Heterogeneous and homogeneous dynamics in a simulated polymer melt: Analysis of multi-time correlation functions

Abstract

In general, nonexponential relaxation can result either from a heterogeneous (superposition of different exponential processes) or a homogeneous scenario (identical intrinsically nonexponential processes). In the present paper for the first time a strict definition of both scenarios is formulated. A procedure is presented which allows to estimate the heterogeneous and homogeneous contributions to the nonexponentiality, i.e., the type of relaxation, from comparing a two-time and a three-time correlation function. On this basis the type of relaxation is calculated analytically for the Rouse model. The relaxation of the Rouse model turns out to be mainly homogeneous. Furthermore, the type of relaxation is calculated for the dynamics of a simulated polymer melt above the glass transition. The polymer model used in this work is the well-known bond fluctuation model. For large lengthscales and high temperatures the relaxation of the polymer melt is mainly homogeneous in quantitative agreement with the Rouse model.

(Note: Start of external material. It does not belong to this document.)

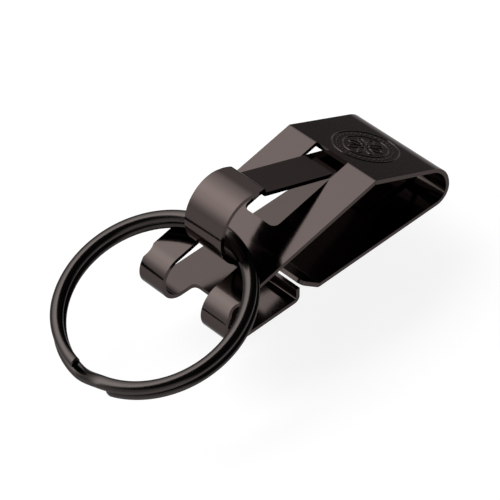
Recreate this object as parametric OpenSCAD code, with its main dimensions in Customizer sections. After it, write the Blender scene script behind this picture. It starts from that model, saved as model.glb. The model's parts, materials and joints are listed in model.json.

However, for short length scales and/or low temperatures the dynamics of the polymer melt contains significant heterogeneous contributions. This is a direct indication of the relevance of local intermolecular interactions for the polymer dynamics. Furthermore the fluctuations within the heterogeneous rate distribution are analyzed. The time scale of fluctuations turns out to be of the same order as the relaxation process itself.